Ce serait une grande et belle chose cependant, que d’oser réveiller le génie de l’histoire, de le suivre, et de l’interroger à travers les générations mortes et les siècles éteints, comme Dante suivait et interrogeait Virgile ; de redescendre en lui donnant la main, de Charlemagne, le Napoléon du moyen âge, à Napoléon, le Charlemagne moderne ; ce serait un spectacle nouveau, en le considérant du côté pittoresque et poétique, que celui que présenterait notre mère-patrie, vue à neuf siècles de distance du haut du trône de ses deux puissans empereurs, et cependant si rétrécie sous Charles vii, que le vieux sang français ne circule plus que goutte à goutte au travers des trois provinces qui lui restent, comme au milieu d’un sablier, ne passent qu’un à un les grains de poussière qui mesurent le temps. Certes ce serait là une tâche à remplir la vie d’un homme, à ne lui rien laisser à désirer à l’heure de la mort, et à placer sa statue sur un piédestal pareil à celui d’Homère ou de Byron. Quel est le poète auquel cette idée ne soit pas venue vingt fois comme un remords, et qui n’ait passé bien des heures de sa vie à l’abandonner et à la reprendre jusqu’à ce qu’il se soit aperçu qu’un tiers des heures de sa vie était déjà derrière lui, et qu’il ait dit en regardant à l’œuvre à accomplir et le temps qui lui restait : il est trop tard ; maudit soit Dieu !
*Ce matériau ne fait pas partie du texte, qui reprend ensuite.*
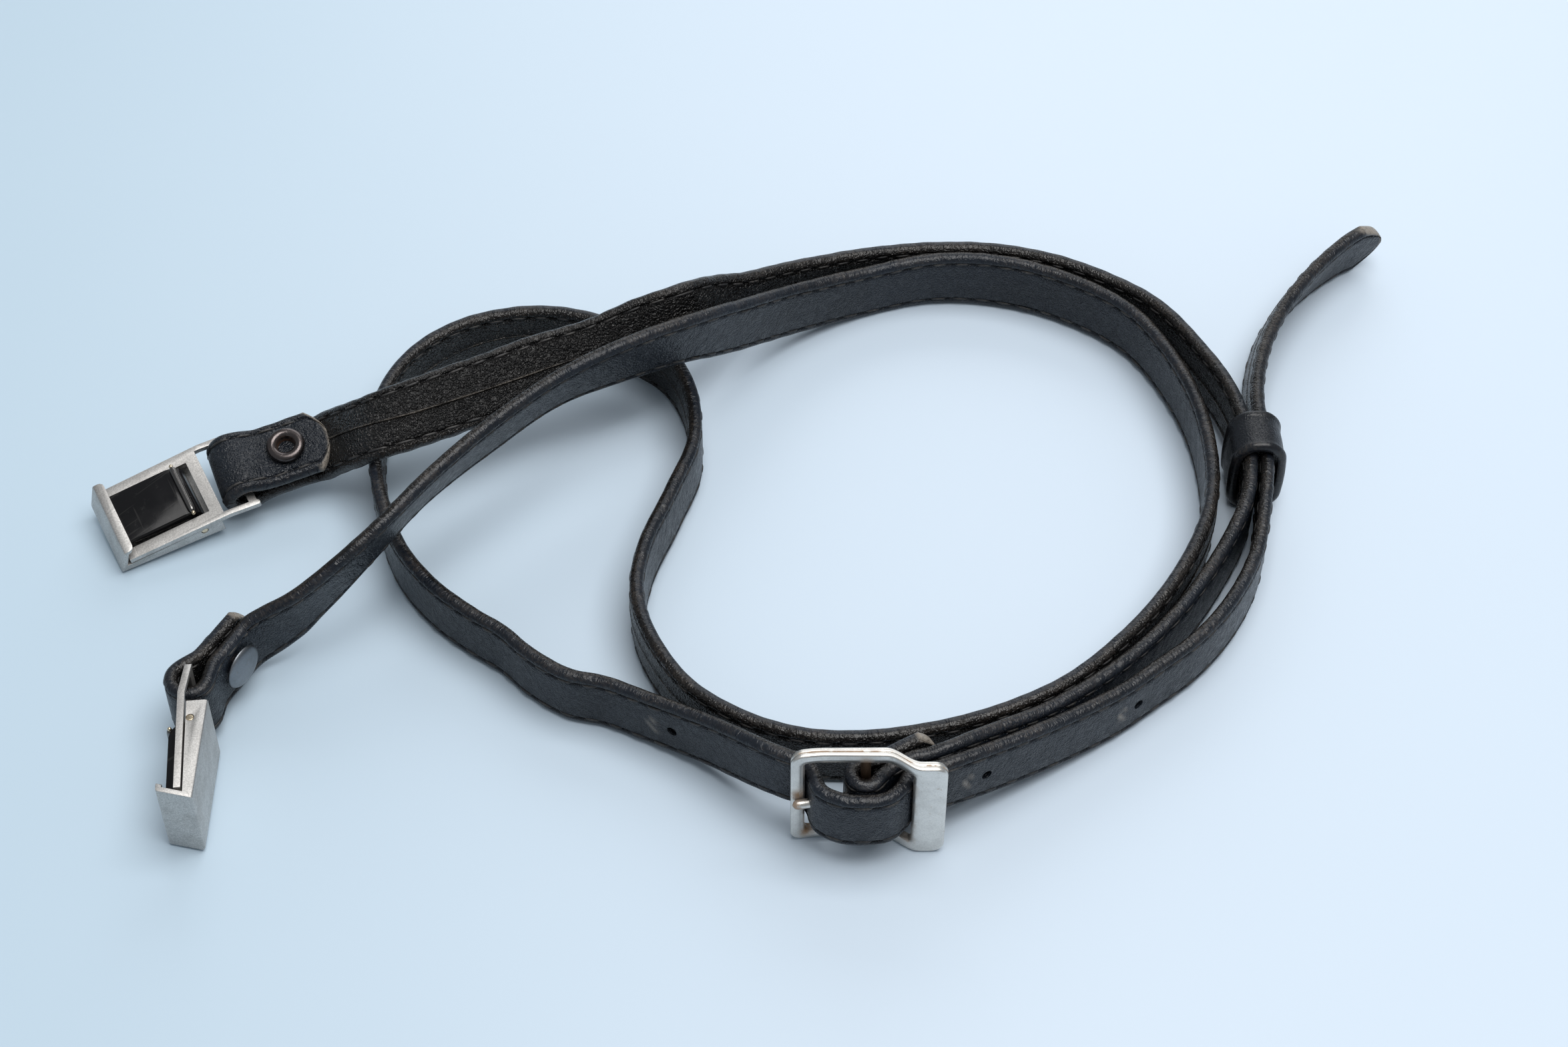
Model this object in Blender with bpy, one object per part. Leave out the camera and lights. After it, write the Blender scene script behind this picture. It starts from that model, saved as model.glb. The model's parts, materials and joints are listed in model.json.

C’est pour cela que nous avons tant de poètes, tant de romanciers, et pas un historien. Il faut l’œil de Dieu pour regarder si loin dans le passé, il faut les bras d’un géant pour étreindre tant de siècles. Quelques-uns peut-être eussent accompli l’œuvre, mais ils ont douté d’eux, ils ont hésité à échanger sans relâche chaque jour de leur vie contre un an des temps passés ; ils ont craint de descendre dans ces profondeurs de l’histoire où ils pouvaient se perdre, et comme un homme qui franchit un abîme, ils ont sauté d’un trône à l’autre, sans oser regarder au-dessous d’eux. Là cependant était le peuple.

Puis, après tout, cette gloire posthume qui aurait dévoré toutes les heures d’une vie, aurait-elle valu ce qu’elle ôtait ? L’oreille des morts entend-elle les noms que les générations prononcent en passant successivement sur leurs tombes, et dont le bruit, pareil au cercle que fait naître une pierre jetée au milieu d’un étang, diminue en s’élargissant, et s’efface en touchant le bord ? Mieux vaut peut-être Dorat couronné de son vivant qu’Homère mis au rang des dieux après sa mort ; peut-être les seuls instans de la vie qui ne soient pas perdus au compte de l’éternité, sont-ils d’abord ceux du bonheur, ensuite ceux du plaisir, puis enfin ceux passés à rien faire ou à faire des riens. Or, bonheur et plaisir sont aux mains des femmes ; les femmes ne lisent pas l’histoire. Consolons-nous donc que le temps manque à qui veut l’écrire, et si quelques-unes d’elles, par hasard, ou par caprice, désirent que nous dirigions leurs regards vers une de ces grandes époques qui marquent l’accroissement ou la décadence d’une nation, exigent que nous leur apprenions à bégayer ces noms d’hommes que peut seule prononcer assez haut la voix d’un peuple entier ; déchirons quelques feuillets d’un fabliau gothique, naïvement enluminé d’or, de rouge et de bleu ; rapetissons la taille d’Hugues Capet, de Françoisj Ier ou de Richelieu, à la dimension des pages d’un album ; laissons le vent emporter cette page sur leurs genoux, et quand elles auront, depuis sa naissance jusqu’à son agonie, dévoré un siècle en une heure, que l’œil humide d’une dernière larme, elles diront, en nous apercevant : Oh ! j’ai lu votre nouvelle ! c’est délicieux ! Voilà comme j’aime l’histoire. Oublions nos espérances sublimes, nos rêves d’immortalité. Oublions travail, gloire, avenir, tout enfin pour cette larme tremblante aux cils d’un œil noir, que notre bouche peut recueillir avant qu’elle ne tombe.